══ Raw data ══
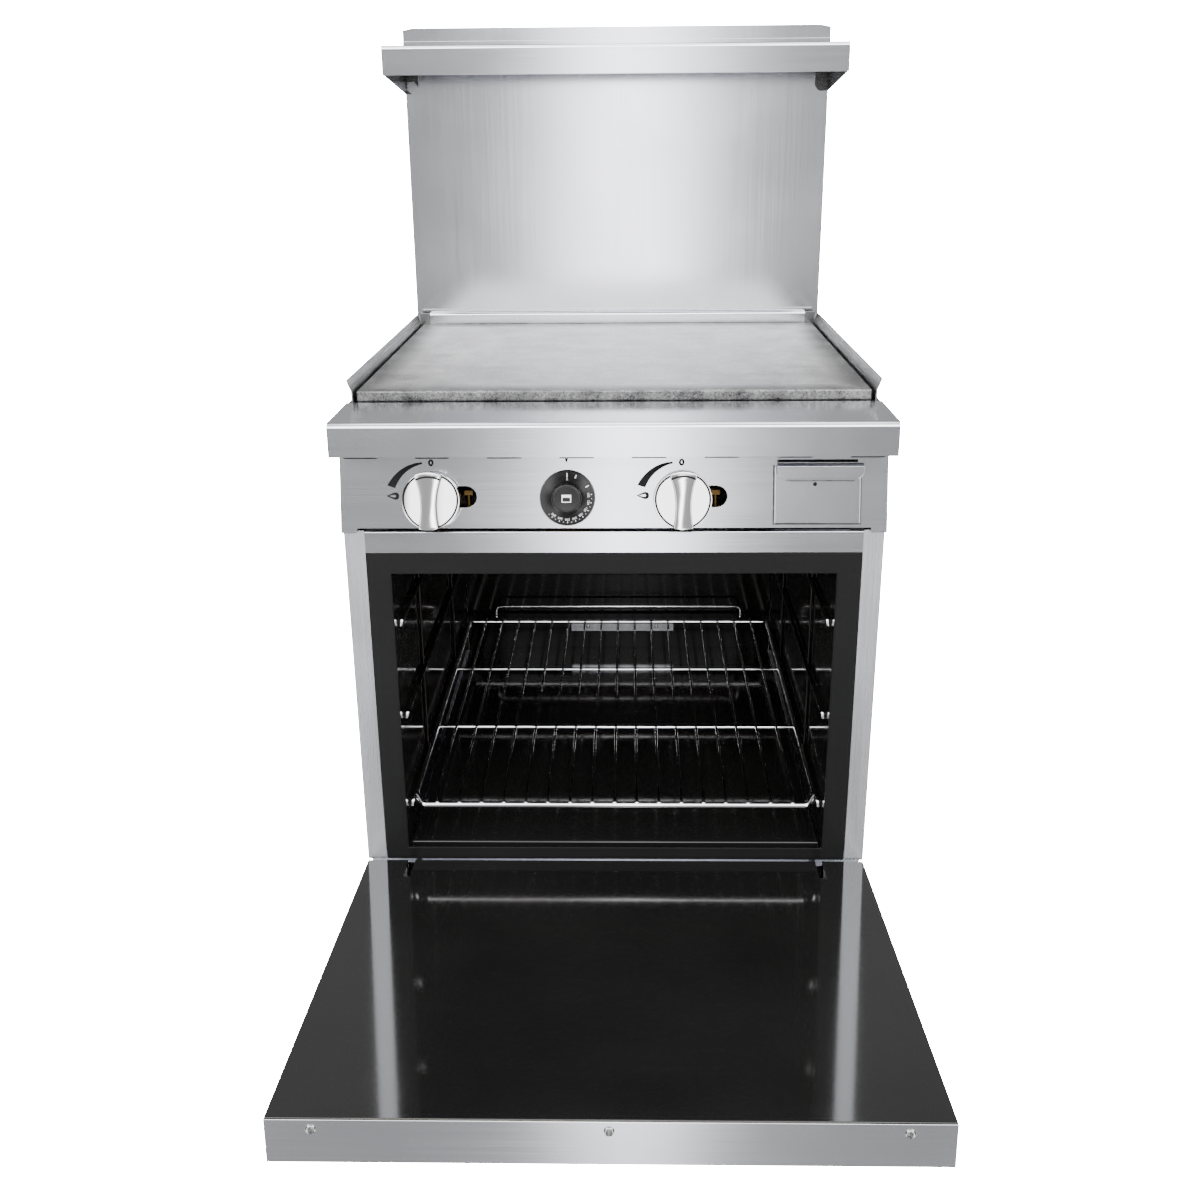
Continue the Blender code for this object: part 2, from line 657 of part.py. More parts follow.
def control_panel():
    """A slanted face with closed ends, open behind, cut for the stems, sights, drawer and vents."""
    rise = math.tan(PANEL_TILT)
    top_y = -PANEL_FORWARD + PANEL_HEIGHT * rise
    outline = [
        (-PANEL_FORWARD, PANEL_BOTTOM_Z), (top_y, PANEL_TOP_Z),
        (PANEL_BACK_Y, PANEL_TOP_Z), (PANEL_BACK_Y, PANEL_BOTTOM_Z),
    ]
    panel = prism("control_panel", outline, "X", -HALF, HALF, STAINLESS)
    slope_wall = SHEET / math.cos(PANEL_TILT)
    low, high = PANEL_BOTTOM_Z + SHEET, PANEL_TOP_Z - SHEET
    hollow = [
        (-PANEL_FORWARD + SHEET * rise + slope_wall, low), (top_y - SHEET * rise + slope_wall, high),
        (PANEL_BACK_Y + CUTTER_REACH, high), (PANEL_BACK_Y + CUTTER_REACH, low),
    ]
    inside = HALF - SHEET
    cut(panel, prism("panel_hollow", hollow, "X", -inside, inside, None, RANGE, cutters))
    notch = HALF - PANEL_TAB
    notch_y = (-CUTTER_REACH, PANEL_BACK_Y + CUTTER_REACH)
    cut(panel, helper_box("panel_notch", (-notch, notch), notch_y, (-CUTTER_REACH, PANEL_NOTCH), PANEL))
    hole_radius = STEM_RADIUS + STEM_HOLE_CLEARANCE
    for i, x in enumerate((*KNOB_X, DIAL_X)):
        up = DIAL_UP if x == DIAL_X else KNOB_UP
        cut(panel, stem_hole(f"stem_hole_{i}", x, up, hole_radius))
    for i, x in enumerate(KNOB_X):
        near, far = x + SIGHT_INNER_OFFSET, x + PILOT_OFFSET
        ends = arc((near, PILOT_UP), SIGHT_RADIUS, 90, 270, 8) + arc((far, PILOT_UP), SIGHT_RADIUS, -90, 90, 8)
        cut(panel, prism(f"sight_{i}", ends, "Y", -CUTTER_REACH, 0.01, None, PANEL, cutters))
    drawer_x = around(DRAWER_X, DRAWER_WIDTH / 2 - DRAWER_FACE_LAP)
    drawer_up = (DRAWER_UP[0] + DRAWER_FACE_LAP, DRAWER_UP[1] + DRAWER_FACE_LAP)
    cut(panel, helper_box("drawer_opening", drawer_x, around(0, 0.01), drawer_up, PANEL))
    bm = bmesh.new()
    vent_pitch = (BODY_WIDTH - 2 * VENT_MARGIN - VENT_LENGTH) / (VENT_COUNT - 1)
    vent_top = (LIP_Z - PANEL_BOTTOM_Z) / math.cos(PANEL_TILT) - VENT_BELOW_LIP
    for i in range(VENT_COUNT):
        x = (i - (VENT_COUNT - 1) / 2) * vent_pitch
        add_box_to(bm, around(x, VENT_LENGTH / 2), around(0, 0.006), (vent_top - VENT_WIDTH, vent_top))
    cut(panel, add("vents", bm, None, PANEL, cutters))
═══
Exercise requirements. Reproduce every line above without error.

Worked answer.
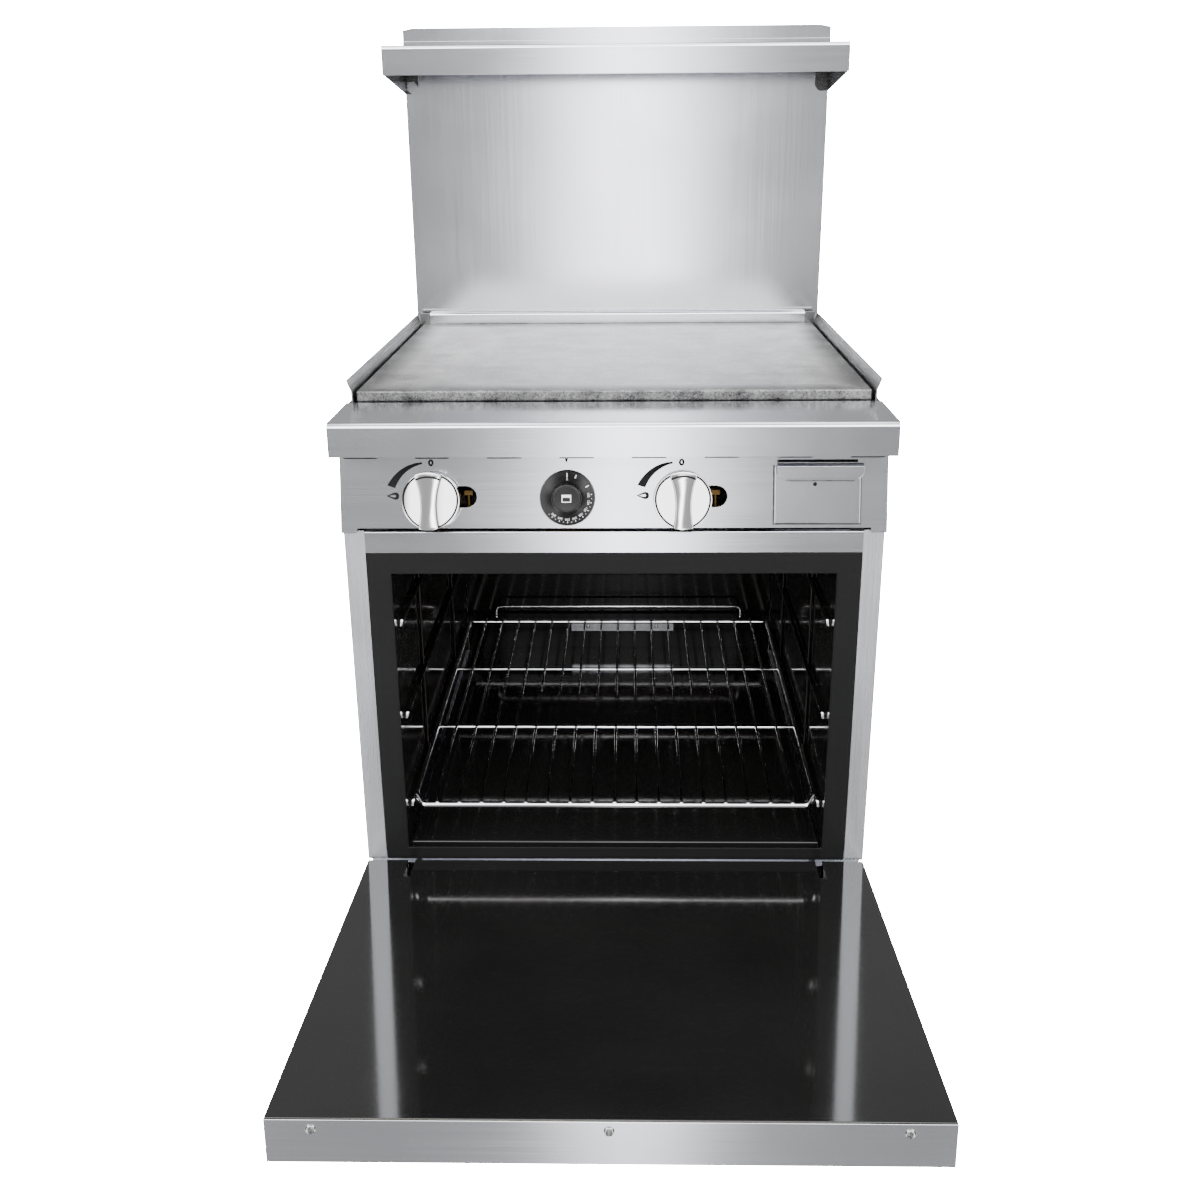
Continue the Blender code for this object: part 2, from line 657 of part.py. More parts follow.
def control_panel():
    """A slanted face with closed ends, open behind, cut for the stems, sights, drawer and vents."""
    rise = math.tan(PANEL_TILT)
    top_y = -PANEL_FORWARD + PANEL_HEIGHT * rise
    outline = [
        (-PANEL_FORWARD, PANEL_BOTTOM_Z), (top_y, PANEL_TOP_Z),
        (PANEL_BACK_Y, PANEL_TOP_Z), (PANEL_BACK_Y, PANEL_BOTTOM_Z),
    ]
    panel = prism("control_panel", outline, "X", -HALF, HALF, STAINLESS)
    slope_wall = SHEET / math.cos(PANEL_TILT)
    low, high = PANEL_BOTTOM_Z + SHEET, PANEL_TOP_Z - SHEET
    hollow = [
        (-PANEL_FORWARD + SHEET * rise + slope_wall, low), (top_y - SHEET * rise + slope_wall, high),
        (PANEL_BACK_Y + CUTTER_REACH, high), (PANEL_BACK_Y + CUTTER_REACH, low),
    ]
    inside = HALF - SHEET
    cut(panel, prism("panel_hollow", hollow, "X", -inside, inside, None, RANGE, cutters))
    notch = HALF - PANEL_TAB
    notch_y = (-CUTTER_REACH, PANEL_BACK_Y + CUTTER_REACH)
    cut(panel, helper_box("panel_notch", (-notch, notch), notch_y, (-CUTTER_REACH, PANEL_NOTCH), PANEL))
    hole_radius = STEM_RADIUS + STEM_HOLE_CLEARANCE
    for i, x in enumerate((*KNOB_X, DIAL_X)):
        up = DIAL_UP if x == DIAL_X else KNOB_UP
        cut(panel, stem_hole(f"stem_hole_{i}", x, up, hole_radius))
    for i, x in enumerate(KNOB_X):
        near, far = x + SIGHT_INNER_OFFSET, x + PILOT_OFFSET
        ends = arc((near, PILOT_UP), SIGHT_RADIUS, 90, 270, 8) + arc((far, PILOT_UP), SIGHT_RADIUS, -90, 90, 8)
        cut(panel, prism(f"sight_{i}", ends, "Y", -CUTTER_REACH, 0.01, None, PANEL, cutters))
    drawer_x = around(DRAWER_X, DRAWER_WIDTH / 2 - DRAWER_FACE_LAP)
    drawer_up = (DRAWER_UP[0] + DRAWER_FACE_LAP, DRAWER_UP[1] + DRAWER_FACE_LAP)
    cut(panel, helper_box("drawer_opening", drawer_x, around(0, 0.01), drawer_up, PANEL))
    bm = bmesh.new()
    vent_pitch = (BODY_WIDTH - 2 * VENT_MARGIN - VENT_LENGTH) / (VENT_COUNT - 1)
    vent_top = (LIP_Z - PANEL_BOTTOM_Z) / math.cos(PANEL_TILT) - VENT_BELOW_LIP
    for i in range(VENT_COUNT):
        x = (i - (VENT_COUNT - 1) / 2) * vent_pitch
        add_box_to(bm, around(x, VENT_LENGTH / 2), around(0, 0.006), (vent_top - VENT_WIDTH, vent_top))
    cut(panel, add("vents", bm, None, PANEL, cutters))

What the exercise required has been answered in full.